You know that moment when an auditor asks for proof of every privileged command run in production, and your team starts digging through logs that look like ancient hieroglyphs? That is the point where SOC 2 audit readiness and next-generation access governance stop being buzzwords and start feeling very, very real.
SOC 2 audit readiness means being able to demonstrate, on demand, that every infrastructure action is controlled, monitored, and traceable. Next-generation access governance is about actually shaping that access in real time, not only recording it after the fact. Many teams begin with Teleport, relying on its session-based model to handle SSH and Kubernetes access. It works fine until auditors or compliance reviews demand granularity Teleport’s sessions can’t easily provide.
Hoop.dev takes a different path with two decisive differentiators: command-level access and real-time data masking. Together they form the backbone of SOC 2 audit readiness and next-generation access governance for modern environments.

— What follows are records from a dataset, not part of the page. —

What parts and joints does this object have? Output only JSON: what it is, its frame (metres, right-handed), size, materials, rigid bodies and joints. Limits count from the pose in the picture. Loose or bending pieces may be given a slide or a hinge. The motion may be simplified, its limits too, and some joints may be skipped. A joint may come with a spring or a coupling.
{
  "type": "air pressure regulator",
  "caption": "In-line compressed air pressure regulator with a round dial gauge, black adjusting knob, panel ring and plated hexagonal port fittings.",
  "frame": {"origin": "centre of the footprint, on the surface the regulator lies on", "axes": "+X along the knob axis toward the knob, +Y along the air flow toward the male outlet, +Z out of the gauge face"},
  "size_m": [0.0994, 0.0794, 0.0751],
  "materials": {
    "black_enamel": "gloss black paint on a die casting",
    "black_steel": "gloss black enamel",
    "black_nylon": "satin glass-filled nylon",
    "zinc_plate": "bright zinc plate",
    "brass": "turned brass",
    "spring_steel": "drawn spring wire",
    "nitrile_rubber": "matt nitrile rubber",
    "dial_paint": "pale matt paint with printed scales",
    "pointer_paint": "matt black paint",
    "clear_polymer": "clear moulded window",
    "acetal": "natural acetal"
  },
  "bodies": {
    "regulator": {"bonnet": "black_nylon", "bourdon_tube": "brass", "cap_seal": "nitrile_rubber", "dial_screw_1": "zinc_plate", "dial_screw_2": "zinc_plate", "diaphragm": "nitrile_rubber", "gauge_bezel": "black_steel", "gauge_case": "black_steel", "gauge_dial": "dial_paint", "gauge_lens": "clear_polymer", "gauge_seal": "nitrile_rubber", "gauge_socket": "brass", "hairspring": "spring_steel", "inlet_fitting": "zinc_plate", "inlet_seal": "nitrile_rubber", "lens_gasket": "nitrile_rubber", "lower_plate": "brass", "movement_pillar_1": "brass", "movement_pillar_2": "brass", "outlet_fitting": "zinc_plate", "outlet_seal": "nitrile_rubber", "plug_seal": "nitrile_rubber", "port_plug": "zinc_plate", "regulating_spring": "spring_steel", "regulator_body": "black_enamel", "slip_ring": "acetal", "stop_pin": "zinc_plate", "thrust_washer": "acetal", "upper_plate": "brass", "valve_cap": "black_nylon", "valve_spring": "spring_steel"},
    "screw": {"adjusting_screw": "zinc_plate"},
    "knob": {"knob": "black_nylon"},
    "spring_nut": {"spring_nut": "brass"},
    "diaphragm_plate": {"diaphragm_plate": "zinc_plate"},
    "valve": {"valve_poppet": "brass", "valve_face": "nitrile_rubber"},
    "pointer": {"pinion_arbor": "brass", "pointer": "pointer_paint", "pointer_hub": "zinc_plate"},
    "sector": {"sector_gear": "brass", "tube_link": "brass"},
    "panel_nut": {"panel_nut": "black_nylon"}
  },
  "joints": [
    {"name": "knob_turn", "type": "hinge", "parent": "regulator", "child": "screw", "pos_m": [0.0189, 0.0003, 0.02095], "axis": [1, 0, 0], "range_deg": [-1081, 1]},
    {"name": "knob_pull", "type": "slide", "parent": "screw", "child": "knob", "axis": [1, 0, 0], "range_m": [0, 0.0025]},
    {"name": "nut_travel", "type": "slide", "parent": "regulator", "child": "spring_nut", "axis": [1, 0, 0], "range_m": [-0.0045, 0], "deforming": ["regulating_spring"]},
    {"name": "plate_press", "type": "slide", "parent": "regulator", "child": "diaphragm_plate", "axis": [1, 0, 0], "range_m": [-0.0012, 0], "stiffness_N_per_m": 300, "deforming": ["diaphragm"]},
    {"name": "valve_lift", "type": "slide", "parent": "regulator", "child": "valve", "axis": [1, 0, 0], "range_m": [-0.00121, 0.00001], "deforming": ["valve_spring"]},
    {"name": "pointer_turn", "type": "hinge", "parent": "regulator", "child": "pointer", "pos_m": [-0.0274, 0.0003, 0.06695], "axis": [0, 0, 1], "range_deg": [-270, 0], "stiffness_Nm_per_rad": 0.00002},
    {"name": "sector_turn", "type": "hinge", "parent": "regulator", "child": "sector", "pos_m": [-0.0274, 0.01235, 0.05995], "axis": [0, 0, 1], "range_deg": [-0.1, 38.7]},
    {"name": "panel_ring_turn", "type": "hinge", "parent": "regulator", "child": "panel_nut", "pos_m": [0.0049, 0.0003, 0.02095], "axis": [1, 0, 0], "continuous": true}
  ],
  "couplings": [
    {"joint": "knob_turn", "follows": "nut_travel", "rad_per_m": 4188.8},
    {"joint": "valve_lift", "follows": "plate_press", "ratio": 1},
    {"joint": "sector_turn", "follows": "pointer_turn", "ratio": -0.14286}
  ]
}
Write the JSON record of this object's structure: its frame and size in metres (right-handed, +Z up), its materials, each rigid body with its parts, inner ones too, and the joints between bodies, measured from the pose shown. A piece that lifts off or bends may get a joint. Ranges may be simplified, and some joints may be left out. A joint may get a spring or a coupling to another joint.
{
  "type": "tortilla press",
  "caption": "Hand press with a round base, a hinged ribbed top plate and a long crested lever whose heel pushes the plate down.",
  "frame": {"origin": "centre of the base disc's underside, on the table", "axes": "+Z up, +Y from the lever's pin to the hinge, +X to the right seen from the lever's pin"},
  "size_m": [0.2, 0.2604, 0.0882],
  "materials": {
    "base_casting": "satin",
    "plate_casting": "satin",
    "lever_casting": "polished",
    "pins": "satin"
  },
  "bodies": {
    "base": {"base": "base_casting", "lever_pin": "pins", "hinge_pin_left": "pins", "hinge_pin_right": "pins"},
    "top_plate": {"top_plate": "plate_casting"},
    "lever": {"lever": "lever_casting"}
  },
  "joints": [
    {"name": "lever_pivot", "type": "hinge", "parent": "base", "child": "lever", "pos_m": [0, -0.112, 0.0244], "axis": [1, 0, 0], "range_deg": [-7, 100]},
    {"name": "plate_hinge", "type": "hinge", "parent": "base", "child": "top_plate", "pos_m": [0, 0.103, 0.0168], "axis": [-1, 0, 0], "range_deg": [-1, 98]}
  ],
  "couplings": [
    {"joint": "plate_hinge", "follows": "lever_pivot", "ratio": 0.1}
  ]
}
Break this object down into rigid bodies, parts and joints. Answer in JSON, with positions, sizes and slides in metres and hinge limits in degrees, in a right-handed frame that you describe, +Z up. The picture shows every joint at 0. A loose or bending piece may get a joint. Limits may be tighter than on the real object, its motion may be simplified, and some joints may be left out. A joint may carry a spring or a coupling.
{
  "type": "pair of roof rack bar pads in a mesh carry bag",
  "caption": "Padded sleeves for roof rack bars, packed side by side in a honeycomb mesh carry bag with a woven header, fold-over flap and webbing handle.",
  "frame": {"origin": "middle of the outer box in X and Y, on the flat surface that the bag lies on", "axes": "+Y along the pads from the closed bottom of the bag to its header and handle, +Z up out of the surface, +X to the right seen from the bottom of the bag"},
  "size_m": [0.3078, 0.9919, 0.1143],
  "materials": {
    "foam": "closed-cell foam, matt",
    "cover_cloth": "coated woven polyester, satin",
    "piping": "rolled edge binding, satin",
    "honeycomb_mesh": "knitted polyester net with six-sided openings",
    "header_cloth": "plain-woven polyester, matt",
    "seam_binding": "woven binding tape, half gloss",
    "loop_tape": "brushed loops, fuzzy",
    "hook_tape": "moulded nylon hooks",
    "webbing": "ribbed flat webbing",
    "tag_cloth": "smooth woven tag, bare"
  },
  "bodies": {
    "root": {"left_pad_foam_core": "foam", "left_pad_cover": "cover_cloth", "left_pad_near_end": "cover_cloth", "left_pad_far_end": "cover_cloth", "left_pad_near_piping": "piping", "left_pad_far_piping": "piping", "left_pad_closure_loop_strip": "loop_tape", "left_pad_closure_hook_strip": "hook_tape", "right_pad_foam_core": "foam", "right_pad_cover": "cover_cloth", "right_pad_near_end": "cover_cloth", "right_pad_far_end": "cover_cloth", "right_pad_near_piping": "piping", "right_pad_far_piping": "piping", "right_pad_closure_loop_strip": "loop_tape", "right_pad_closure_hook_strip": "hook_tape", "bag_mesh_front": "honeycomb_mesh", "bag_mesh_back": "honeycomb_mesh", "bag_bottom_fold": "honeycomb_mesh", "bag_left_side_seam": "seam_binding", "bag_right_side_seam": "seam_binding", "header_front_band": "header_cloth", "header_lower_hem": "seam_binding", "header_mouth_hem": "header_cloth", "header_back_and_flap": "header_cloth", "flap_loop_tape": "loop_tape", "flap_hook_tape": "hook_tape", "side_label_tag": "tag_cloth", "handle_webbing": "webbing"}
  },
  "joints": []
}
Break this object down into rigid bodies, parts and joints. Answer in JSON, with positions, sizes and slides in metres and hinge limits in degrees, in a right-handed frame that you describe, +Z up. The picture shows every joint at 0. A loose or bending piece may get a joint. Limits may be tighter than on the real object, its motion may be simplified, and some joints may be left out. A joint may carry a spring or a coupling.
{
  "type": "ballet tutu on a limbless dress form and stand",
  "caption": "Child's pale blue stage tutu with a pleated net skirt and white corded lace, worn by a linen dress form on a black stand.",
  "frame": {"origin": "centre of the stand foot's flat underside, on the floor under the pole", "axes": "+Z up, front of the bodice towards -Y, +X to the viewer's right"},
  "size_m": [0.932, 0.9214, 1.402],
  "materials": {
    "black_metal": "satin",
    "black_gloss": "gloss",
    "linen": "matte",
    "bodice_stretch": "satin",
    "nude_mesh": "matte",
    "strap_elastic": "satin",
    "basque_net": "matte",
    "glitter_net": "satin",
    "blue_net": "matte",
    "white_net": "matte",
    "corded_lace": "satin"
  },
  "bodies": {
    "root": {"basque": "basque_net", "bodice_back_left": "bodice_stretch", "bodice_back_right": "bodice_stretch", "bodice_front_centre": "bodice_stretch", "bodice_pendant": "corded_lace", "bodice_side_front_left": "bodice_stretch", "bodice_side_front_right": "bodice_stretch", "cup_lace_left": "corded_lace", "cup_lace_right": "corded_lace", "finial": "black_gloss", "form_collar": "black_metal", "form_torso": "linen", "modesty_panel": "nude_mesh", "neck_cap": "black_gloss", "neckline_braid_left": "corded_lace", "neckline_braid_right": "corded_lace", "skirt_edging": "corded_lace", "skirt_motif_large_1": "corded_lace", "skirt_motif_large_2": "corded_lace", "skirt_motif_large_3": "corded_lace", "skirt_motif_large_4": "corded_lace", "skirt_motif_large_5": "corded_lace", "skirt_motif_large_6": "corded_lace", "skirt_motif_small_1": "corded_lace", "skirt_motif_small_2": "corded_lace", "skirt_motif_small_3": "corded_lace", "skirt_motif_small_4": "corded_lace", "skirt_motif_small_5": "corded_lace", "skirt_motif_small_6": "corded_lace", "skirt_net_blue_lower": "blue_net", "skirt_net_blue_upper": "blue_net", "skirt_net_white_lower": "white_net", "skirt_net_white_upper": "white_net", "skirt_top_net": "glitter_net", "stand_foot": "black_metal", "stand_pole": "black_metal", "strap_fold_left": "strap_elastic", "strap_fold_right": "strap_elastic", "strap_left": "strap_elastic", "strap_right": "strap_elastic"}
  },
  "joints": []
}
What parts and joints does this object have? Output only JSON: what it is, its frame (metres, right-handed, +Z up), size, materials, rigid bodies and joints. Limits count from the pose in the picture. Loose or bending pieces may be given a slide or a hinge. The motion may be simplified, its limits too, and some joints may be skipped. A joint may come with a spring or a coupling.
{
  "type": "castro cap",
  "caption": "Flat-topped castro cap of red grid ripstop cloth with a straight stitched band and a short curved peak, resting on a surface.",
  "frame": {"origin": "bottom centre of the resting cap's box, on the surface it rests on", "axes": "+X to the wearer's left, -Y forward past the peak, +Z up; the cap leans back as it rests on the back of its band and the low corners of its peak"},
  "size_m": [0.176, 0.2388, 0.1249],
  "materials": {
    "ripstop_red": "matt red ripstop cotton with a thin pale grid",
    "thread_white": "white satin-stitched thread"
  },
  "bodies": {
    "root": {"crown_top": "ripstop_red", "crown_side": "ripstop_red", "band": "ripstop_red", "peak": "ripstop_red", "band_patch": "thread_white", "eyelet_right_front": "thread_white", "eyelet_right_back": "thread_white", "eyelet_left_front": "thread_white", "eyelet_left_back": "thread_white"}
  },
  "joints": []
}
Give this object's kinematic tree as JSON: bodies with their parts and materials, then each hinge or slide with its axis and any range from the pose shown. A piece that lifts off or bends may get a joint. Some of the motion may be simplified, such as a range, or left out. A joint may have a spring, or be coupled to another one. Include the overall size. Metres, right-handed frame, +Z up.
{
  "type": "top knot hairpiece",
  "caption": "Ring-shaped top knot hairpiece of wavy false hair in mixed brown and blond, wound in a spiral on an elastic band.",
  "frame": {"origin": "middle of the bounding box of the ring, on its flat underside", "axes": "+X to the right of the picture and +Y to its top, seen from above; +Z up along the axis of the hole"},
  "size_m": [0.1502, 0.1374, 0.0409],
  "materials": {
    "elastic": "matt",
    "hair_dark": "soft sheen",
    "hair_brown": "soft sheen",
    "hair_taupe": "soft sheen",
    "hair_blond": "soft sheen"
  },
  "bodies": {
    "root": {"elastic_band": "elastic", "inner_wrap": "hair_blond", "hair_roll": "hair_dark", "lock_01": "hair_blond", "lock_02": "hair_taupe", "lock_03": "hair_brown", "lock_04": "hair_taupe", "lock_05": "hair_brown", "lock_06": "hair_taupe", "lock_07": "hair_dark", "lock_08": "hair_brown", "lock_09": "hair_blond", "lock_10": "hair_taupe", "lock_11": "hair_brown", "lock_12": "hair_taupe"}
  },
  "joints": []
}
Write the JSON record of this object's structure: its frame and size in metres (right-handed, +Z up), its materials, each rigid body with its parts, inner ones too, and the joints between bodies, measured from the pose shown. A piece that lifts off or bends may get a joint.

Command-level access changes the game for security engineering. Instead of granting blanket session access, permissions shrink to individual commands or API operations. That limits blast radius and makes least privilege practical. With this model, granting temporary access to kubectl get pods does not accidentally include kubectl delete or a wide-open shell. It aligns directly with SOC 2 principles of controlled change and traceable activity.
Real-time data masking protects secrets and customer data as engineers work. Even with read privileges, any field tagged as sensitive—say, a user email or payment token—is automatically masked before it leaves the boundary. If a terminal recording leaks or an AI assistant observes the screen, sensitive data stays invisible. It is defense in detail, built into the access layer, not bolted on afterward.
Why do SOC 2 audit readiness and next-generation access governance matter for secure infrastructure access? Because without fine-grained controls and dynamic masking, compliance is reactive, and exposure is inevitable. True readiness is preventive, not forensic.
Teleport’s session-based model focuses on user identity and recorded sessions, yet every authorized shell remains an open loop of possibility. Hoop.dev’s architecture enforces intent per command, logging with structured context and masking in-flight data. That means every audit trail is compliant on day one. It is the difference between hoping a log tells the story you want and writing the story as it happens.